### To be done
Keep to the lines between the one holding "turns = end_turns(angles)" and the one holding "for node in", inclusive, and write them out exactly.

(Records from a dataset)
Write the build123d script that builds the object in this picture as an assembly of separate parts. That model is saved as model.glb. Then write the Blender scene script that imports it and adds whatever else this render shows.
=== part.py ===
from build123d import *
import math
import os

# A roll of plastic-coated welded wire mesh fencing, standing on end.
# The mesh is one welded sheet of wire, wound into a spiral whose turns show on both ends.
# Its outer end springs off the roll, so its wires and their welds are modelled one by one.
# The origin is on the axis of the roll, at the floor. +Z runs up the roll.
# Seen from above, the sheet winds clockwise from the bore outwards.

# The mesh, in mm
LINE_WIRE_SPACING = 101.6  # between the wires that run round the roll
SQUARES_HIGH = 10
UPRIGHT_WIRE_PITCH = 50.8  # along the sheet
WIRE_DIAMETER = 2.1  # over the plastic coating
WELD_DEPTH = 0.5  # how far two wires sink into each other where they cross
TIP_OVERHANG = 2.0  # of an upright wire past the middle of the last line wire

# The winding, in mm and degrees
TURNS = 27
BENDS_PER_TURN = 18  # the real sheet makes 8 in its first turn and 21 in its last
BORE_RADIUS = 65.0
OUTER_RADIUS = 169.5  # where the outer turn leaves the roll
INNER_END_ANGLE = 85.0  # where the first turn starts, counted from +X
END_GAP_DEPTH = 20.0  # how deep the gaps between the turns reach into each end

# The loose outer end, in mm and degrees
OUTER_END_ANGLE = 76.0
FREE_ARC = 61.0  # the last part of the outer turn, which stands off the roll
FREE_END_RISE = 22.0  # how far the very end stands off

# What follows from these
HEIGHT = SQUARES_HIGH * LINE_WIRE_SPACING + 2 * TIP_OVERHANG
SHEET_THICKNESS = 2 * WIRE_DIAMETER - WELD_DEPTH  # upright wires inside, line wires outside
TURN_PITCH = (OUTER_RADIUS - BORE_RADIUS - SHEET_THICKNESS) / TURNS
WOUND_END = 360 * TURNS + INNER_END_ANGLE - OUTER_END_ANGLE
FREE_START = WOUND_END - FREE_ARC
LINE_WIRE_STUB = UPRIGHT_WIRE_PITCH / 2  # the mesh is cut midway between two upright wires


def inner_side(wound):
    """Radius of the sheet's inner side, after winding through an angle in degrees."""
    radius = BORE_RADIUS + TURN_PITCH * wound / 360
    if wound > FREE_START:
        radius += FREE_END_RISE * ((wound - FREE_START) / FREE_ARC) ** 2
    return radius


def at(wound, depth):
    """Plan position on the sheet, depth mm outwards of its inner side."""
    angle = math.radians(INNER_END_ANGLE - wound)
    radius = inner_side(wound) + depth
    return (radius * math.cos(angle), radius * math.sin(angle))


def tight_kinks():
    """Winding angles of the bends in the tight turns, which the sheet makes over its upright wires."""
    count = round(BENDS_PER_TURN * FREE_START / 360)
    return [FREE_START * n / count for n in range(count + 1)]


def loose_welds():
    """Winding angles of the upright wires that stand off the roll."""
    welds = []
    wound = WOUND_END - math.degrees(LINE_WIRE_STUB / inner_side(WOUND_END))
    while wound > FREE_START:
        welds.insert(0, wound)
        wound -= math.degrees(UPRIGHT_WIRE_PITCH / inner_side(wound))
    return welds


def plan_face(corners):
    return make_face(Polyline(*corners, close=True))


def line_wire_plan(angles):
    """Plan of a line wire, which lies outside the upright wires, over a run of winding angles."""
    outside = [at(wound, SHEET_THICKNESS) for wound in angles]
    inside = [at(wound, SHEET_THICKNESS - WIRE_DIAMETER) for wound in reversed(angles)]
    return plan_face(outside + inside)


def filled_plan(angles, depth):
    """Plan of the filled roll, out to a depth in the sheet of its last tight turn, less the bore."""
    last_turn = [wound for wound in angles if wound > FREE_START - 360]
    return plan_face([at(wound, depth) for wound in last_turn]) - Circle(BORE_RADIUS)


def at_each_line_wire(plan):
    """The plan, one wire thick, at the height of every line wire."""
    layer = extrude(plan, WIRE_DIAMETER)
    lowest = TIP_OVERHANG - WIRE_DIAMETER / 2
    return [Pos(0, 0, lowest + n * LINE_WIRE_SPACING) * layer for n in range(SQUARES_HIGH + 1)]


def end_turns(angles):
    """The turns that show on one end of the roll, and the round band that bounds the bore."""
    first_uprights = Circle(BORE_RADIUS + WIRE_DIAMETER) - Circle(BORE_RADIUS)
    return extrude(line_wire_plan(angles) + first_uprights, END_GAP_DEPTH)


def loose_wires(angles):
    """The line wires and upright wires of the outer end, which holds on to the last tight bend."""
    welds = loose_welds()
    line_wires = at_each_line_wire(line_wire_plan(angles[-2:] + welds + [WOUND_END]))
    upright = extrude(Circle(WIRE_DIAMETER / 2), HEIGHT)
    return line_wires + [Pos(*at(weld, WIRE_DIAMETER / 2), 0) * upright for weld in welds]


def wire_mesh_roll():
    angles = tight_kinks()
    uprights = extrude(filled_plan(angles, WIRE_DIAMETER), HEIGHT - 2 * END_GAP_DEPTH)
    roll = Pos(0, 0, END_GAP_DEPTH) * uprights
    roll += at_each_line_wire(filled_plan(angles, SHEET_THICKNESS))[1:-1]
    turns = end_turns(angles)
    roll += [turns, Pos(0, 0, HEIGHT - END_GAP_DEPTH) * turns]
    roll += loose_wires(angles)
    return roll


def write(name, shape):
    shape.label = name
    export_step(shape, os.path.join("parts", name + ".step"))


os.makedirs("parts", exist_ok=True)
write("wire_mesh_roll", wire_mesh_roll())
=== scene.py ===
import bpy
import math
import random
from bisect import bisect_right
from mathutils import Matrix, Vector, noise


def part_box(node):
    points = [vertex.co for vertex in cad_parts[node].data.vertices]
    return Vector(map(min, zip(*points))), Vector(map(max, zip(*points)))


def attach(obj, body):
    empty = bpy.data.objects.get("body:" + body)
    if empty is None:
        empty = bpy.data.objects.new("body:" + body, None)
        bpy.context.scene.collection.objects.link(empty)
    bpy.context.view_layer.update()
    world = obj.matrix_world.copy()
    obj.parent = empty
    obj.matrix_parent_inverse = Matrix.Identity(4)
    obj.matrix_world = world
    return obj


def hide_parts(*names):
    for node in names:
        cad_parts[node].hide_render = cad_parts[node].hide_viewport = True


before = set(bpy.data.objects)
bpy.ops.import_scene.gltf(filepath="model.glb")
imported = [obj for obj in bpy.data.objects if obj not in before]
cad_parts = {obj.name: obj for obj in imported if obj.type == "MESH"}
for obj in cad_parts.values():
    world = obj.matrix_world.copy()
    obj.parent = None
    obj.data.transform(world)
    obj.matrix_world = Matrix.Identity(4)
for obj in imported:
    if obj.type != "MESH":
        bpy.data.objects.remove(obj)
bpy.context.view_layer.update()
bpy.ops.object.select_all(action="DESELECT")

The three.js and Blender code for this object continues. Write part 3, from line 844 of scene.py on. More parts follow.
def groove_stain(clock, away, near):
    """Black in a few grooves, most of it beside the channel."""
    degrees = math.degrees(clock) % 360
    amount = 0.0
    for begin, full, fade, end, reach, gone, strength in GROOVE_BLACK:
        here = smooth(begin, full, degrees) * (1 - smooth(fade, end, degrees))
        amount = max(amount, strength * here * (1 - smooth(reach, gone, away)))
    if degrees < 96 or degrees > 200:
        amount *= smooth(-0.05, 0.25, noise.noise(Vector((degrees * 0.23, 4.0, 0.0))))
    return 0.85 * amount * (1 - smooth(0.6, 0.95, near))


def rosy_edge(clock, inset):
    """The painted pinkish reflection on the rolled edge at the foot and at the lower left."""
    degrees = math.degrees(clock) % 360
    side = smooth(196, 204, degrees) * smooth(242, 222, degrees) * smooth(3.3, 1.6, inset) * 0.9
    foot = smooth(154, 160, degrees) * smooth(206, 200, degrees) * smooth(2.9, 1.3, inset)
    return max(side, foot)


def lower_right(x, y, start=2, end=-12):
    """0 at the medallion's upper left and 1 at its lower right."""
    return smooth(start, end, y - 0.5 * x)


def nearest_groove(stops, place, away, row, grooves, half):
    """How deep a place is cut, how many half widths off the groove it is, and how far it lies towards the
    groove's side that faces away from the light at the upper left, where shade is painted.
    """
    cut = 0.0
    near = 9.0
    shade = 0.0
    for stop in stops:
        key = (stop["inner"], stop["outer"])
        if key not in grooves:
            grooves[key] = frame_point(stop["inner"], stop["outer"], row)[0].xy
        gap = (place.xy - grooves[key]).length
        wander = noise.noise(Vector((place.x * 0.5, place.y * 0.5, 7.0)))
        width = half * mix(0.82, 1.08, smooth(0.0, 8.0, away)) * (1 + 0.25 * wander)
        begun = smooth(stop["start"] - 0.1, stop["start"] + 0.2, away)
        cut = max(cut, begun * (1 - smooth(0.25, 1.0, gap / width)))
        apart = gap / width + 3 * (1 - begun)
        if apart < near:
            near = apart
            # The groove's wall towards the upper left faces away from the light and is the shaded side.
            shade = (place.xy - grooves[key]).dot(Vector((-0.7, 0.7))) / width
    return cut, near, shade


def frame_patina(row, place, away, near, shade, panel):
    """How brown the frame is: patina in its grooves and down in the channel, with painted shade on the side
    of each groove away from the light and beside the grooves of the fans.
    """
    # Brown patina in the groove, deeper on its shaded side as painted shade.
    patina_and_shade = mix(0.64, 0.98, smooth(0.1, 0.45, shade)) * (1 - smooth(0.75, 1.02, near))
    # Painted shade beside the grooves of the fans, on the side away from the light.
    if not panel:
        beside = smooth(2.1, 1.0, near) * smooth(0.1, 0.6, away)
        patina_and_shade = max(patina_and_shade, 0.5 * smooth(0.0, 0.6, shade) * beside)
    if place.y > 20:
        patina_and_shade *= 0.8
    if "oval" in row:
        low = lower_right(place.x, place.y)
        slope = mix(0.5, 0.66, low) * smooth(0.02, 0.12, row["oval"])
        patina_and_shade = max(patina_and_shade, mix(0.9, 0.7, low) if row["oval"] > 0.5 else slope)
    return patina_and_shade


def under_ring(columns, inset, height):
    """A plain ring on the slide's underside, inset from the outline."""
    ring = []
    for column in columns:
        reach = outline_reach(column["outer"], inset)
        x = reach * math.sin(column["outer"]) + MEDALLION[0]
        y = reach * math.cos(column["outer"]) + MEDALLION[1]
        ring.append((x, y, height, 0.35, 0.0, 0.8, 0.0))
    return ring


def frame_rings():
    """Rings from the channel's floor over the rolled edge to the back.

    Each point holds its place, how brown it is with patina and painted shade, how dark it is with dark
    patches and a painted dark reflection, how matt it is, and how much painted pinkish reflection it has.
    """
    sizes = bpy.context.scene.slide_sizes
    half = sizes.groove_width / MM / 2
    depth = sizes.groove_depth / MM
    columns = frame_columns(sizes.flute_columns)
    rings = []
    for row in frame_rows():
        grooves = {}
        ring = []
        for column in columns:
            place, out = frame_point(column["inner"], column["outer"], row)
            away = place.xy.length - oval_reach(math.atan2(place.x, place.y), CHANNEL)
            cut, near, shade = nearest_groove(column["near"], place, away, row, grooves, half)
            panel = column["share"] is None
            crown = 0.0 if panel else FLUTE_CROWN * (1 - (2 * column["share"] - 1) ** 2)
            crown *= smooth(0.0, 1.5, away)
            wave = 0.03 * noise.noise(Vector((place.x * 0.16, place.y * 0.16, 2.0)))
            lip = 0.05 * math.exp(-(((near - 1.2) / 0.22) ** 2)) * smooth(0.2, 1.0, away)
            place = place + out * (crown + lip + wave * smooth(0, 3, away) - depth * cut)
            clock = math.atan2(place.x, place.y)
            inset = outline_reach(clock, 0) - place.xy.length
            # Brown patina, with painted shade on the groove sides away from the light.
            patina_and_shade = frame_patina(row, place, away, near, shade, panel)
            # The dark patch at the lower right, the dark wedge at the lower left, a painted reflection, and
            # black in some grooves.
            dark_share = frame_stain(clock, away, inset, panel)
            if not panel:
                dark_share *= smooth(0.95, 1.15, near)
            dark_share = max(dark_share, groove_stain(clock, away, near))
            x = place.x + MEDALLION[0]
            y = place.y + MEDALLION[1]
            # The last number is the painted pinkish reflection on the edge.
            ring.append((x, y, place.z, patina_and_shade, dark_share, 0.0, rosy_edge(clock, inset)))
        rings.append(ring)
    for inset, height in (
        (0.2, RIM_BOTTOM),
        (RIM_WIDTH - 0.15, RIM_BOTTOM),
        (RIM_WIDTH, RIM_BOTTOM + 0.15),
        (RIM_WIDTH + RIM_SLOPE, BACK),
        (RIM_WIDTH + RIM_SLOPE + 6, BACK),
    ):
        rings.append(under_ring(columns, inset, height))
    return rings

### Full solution
    turns = end_turns(angles)
    roll += [turns, Pos(0, 0, HEIGHT - END_GAP_DEPTH) * turns]
    roll += loose_wires(angles)
    return roll


def write(name, shape):
    shape.label = name
    export_step(shape, os.path.join("parts", name + ".step"))


os.makedirs("parts", exist_ok=True)
write("wire_mesh_roll", wire_mesh_roll())
=== scene.py ===
import bpy
import math
import random
from bisect import bisect_right
from mathutils import Matrix, Vector, noise


def part_box(node):
    points = [vertex.co for vertex in cad_parts[node].data.vertices]
    return Vector(map(min, zip(*points))), Vector(map(max, zip(*points)))


def attach(obj, body):
    empty = bpy.data.objects.get("body:" + body)
    if empty is None:
        empty = bpy.data.objects.new("body:" + body, None)
        bpy.context.scene.collection.objects.link(empty)
    bpy.context.view_layer.update()
    world = obj.matrix_world.copy()
    obj.parent = empty
    obj.matrix_parent_inverse = Matrix.Identity(4)
    obj.matrix_world = world
    return obj


def hide_parts(*names):
    for node in names:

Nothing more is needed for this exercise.